Given material
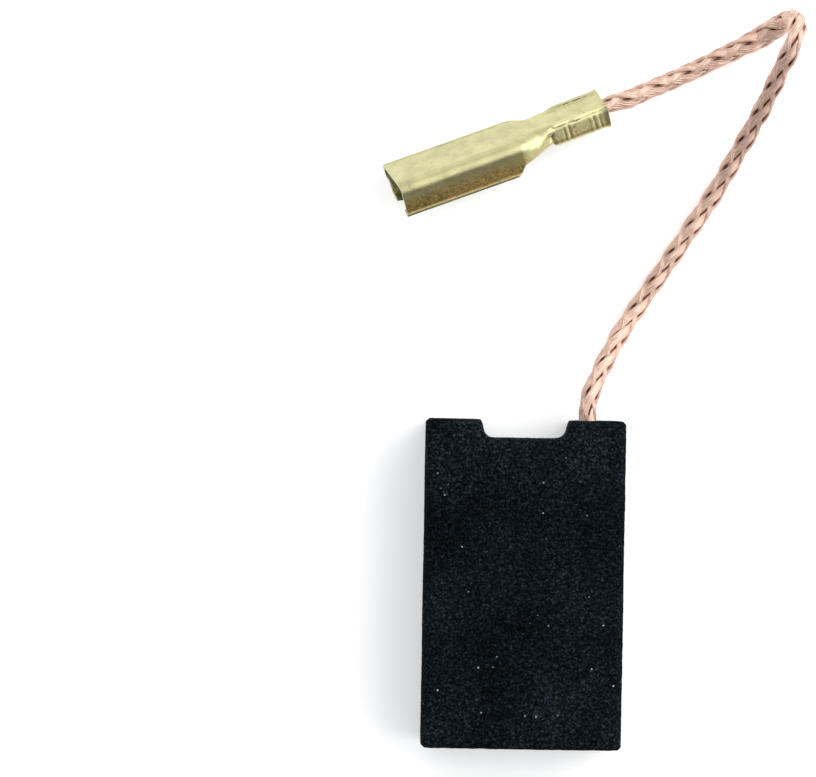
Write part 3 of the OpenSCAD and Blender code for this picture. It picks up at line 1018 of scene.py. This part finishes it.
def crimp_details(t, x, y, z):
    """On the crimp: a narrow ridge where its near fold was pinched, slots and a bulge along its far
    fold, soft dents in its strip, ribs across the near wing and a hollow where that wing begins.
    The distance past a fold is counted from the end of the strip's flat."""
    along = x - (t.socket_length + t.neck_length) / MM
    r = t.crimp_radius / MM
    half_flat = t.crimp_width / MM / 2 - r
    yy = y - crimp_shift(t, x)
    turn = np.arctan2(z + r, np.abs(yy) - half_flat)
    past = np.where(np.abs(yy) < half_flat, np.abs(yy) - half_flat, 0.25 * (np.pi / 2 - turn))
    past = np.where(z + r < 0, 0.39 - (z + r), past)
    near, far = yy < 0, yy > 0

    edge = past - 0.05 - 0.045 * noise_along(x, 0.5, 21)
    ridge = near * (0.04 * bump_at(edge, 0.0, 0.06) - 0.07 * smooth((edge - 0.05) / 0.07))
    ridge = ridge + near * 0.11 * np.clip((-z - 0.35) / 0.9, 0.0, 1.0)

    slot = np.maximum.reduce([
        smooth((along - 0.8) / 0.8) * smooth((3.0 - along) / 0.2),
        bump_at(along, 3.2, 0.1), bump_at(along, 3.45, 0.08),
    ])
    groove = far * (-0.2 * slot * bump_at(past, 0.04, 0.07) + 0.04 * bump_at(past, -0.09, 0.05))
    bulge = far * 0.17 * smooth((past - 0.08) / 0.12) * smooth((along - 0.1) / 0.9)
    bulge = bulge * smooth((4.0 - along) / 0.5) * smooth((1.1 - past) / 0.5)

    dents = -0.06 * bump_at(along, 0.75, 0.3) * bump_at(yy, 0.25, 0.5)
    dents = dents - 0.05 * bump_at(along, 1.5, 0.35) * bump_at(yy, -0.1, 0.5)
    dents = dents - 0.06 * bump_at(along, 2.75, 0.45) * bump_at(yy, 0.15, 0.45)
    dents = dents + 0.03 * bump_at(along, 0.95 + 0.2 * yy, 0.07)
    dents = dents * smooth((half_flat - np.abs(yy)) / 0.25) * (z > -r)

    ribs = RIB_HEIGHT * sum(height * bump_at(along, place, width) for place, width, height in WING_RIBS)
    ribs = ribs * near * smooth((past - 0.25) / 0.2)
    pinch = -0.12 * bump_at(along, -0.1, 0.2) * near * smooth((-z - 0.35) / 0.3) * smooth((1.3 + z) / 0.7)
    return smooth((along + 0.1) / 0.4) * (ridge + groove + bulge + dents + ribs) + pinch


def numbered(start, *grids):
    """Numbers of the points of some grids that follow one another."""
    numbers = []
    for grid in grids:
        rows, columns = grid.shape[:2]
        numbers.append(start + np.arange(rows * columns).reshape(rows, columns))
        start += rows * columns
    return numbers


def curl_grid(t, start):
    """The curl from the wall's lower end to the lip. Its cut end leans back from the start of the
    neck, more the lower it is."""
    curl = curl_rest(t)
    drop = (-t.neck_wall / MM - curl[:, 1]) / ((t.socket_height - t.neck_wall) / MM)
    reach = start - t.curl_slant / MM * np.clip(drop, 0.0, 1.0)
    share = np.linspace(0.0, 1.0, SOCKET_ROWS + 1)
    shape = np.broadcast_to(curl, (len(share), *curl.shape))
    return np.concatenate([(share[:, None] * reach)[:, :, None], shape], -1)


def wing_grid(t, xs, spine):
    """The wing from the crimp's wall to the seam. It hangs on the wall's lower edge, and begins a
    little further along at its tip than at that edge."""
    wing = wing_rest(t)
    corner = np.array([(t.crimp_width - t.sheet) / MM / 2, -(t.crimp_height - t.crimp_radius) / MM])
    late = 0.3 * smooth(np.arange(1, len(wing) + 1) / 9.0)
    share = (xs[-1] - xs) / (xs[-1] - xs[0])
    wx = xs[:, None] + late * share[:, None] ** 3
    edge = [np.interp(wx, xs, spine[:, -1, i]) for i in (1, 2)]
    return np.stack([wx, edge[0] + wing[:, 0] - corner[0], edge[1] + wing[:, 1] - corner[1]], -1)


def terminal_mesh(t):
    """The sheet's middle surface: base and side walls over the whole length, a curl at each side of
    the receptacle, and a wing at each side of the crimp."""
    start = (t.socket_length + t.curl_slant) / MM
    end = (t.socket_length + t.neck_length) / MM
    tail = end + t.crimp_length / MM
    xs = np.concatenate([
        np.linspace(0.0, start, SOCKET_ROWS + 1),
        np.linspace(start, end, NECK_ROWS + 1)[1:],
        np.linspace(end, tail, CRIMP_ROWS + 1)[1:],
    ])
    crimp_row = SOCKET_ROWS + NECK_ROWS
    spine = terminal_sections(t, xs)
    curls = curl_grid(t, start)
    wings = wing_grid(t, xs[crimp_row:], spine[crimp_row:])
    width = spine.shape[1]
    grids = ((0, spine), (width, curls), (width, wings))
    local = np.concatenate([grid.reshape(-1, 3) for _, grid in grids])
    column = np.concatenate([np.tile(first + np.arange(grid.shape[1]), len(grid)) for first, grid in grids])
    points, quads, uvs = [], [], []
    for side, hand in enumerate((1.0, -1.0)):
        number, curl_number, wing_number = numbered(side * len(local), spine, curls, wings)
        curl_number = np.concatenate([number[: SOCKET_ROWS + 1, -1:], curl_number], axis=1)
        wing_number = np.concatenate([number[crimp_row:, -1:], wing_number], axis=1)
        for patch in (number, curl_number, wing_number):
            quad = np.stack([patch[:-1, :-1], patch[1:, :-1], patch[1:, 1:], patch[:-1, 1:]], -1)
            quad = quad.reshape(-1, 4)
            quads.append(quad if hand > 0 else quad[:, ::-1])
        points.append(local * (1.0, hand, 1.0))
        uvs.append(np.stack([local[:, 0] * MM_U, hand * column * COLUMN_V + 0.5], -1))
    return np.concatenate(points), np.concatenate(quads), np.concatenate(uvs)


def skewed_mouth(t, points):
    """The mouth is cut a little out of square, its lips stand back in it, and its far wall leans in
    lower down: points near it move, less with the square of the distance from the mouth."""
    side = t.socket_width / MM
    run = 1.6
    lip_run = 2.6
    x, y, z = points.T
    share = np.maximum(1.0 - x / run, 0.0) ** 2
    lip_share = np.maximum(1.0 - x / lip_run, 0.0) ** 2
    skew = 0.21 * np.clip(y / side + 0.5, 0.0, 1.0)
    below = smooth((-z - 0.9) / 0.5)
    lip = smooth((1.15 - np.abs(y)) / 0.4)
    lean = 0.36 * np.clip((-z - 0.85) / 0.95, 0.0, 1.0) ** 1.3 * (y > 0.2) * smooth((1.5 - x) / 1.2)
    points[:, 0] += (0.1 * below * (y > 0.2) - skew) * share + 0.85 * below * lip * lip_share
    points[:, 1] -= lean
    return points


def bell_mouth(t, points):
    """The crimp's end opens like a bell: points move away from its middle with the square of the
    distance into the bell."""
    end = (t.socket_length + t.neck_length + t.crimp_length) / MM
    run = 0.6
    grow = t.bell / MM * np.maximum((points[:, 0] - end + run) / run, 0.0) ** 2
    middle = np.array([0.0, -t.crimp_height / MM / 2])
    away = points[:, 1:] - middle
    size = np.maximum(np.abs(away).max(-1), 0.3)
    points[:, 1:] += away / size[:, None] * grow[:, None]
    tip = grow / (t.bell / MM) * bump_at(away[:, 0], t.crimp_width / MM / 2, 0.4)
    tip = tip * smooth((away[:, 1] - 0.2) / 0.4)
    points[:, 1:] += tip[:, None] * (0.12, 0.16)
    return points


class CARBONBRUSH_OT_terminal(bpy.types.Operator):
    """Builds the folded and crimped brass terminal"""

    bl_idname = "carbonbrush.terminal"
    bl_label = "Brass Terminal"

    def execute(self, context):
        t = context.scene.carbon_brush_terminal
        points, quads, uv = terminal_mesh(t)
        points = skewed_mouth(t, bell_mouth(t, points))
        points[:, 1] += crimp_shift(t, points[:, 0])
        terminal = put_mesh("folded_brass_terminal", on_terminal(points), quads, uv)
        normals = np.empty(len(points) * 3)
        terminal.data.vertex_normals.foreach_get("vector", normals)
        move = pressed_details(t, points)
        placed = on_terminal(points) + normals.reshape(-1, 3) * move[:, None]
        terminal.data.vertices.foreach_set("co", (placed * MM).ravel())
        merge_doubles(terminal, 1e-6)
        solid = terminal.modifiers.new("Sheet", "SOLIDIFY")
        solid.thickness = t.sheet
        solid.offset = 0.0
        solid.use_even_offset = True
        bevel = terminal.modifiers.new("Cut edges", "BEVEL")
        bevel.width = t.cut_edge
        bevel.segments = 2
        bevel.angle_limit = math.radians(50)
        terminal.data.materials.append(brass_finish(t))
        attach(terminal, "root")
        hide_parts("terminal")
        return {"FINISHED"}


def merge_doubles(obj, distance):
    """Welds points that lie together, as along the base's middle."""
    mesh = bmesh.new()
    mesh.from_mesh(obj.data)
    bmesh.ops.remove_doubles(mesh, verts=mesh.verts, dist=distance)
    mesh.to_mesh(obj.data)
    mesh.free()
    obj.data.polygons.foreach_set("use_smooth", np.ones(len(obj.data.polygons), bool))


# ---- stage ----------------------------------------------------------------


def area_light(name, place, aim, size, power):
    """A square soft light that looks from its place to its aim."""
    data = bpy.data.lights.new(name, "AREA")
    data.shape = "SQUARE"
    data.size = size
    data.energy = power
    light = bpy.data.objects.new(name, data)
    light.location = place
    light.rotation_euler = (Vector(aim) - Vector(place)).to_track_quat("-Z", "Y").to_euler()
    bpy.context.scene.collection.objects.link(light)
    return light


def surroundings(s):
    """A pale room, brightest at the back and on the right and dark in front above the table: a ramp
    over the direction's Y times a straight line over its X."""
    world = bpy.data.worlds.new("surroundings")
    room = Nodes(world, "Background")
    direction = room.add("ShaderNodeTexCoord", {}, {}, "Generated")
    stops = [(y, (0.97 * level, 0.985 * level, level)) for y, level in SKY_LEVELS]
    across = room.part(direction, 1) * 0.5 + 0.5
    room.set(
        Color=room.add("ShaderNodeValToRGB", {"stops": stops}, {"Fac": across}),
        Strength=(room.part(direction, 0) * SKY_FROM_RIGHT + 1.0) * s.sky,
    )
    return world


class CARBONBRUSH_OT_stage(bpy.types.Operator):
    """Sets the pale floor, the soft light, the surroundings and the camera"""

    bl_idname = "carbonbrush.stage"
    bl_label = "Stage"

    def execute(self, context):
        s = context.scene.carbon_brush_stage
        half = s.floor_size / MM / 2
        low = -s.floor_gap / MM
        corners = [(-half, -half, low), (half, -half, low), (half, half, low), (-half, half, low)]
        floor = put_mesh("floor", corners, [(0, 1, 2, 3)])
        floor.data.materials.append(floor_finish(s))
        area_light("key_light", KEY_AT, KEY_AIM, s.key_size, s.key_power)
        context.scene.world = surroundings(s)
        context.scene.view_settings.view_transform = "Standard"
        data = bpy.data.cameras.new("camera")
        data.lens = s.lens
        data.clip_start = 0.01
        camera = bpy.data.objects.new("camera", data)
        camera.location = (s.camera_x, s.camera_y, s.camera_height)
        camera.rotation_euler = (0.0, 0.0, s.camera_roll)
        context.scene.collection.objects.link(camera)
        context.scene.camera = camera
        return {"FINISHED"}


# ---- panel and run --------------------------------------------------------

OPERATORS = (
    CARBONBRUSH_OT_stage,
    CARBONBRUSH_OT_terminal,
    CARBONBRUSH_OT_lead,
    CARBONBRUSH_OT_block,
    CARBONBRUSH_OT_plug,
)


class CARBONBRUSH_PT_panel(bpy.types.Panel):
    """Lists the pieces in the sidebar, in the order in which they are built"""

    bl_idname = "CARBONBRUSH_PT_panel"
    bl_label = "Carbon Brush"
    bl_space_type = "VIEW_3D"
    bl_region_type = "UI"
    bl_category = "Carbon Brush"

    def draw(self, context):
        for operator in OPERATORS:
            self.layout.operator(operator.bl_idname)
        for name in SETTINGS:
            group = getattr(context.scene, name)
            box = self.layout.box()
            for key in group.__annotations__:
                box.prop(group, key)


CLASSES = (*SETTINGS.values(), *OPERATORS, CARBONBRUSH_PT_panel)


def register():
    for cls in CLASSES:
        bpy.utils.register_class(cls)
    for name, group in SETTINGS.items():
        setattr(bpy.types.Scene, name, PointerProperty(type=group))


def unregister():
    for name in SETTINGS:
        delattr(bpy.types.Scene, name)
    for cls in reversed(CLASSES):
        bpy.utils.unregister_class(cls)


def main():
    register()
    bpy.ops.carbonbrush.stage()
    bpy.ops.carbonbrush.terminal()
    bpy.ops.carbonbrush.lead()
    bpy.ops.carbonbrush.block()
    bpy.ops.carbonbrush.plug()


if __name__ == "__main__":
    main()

Objective
Write out exactly, please, the lines beginning at the start of the material and ending with the line that holds "bulge = bulge", both included.

Exercise solution
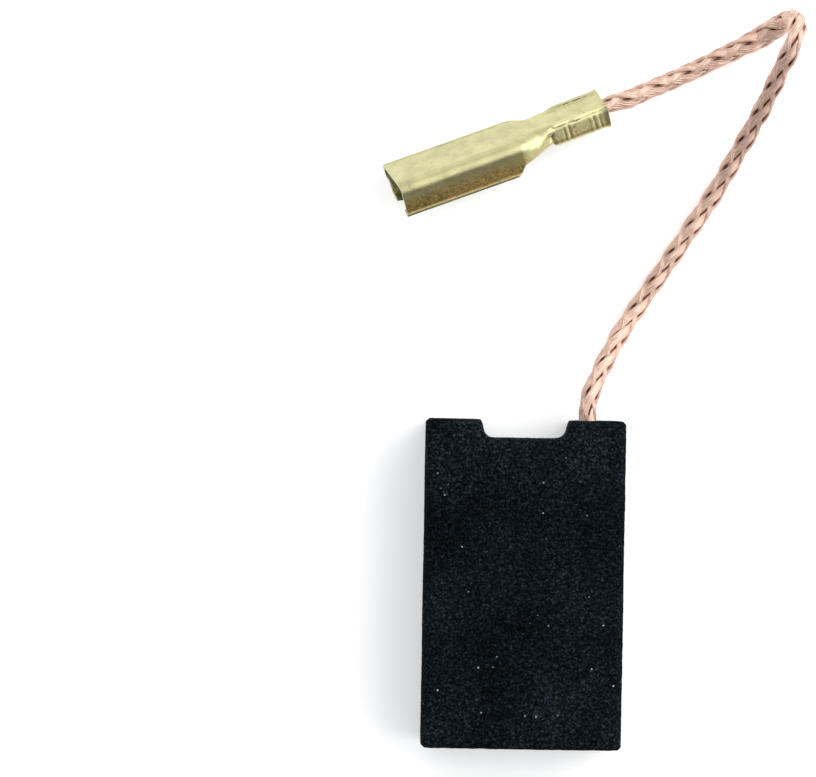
Write part 3 of the OpenSCAD and Blender code for this picture. It picks up at line 1018 of scene.py. This part finishes it.
def crimp_details(t, x, y, z):
    """On the crimp: a narrow ridge where its near fold was pinched, slots and a bulge along its far
    fold, soft dents in its strip, ribs across the near wing and a hollow where that wing begins.
    The distance past a fold is counted from the end of the strip's flat."""
    along = x - (t.socket_length + t.neck_length) / MM
    r = t.crimp_radius / MM
    half_flat = t.crimp_width / MM / 2 - r
    yy = y - crimp_shift(t, x)
    turn = np.arctan2(z + r, np.abs(yy) - half_flat)
    past = np.where(np.abs(yy) < half_flat, np.abs(yy) - half_flat, 0.25 * (np.pi / 2 - turn))
    past = np.where(z + r < 0, 0.39 - (z + r), past)
    near, far = yy < 0, yy > 0

    edge = past - 0.05 - 0.045 * noise_along(x, 0.5, 21)
    ridge = near * (0.04 * bump_at(edge, 0.0, 0.06) - 0.07 * smooth((edge - 0.05) / 0.07))
    ridge = ridge + near * 0.11 * np.clip((-z - 0.35) / 0.9, 0.0, 1.0)

    slot = np.maximum.reduce([
        smooth((along - 0.8) / 0.8) * smooth((3.0 - along) / 0.2),
        bump_at(along, 3.2, 0.1), bump_at(along, 3.45, 0.08),
    ])
    groove = far * (-0.2 * slot * bump_at(past, 0.04, 0.07) + 0.04 * bump_at(past, -0.09, 0.05))
    bulge = far * 0.17 * smooth((past - 0.08) / 0.12) * smooth((along - 0.1) / 0.9)
    bulge = bulge * smooth((4.0 - along) / 0.5) * smooth((1.1 - past) / 0.5)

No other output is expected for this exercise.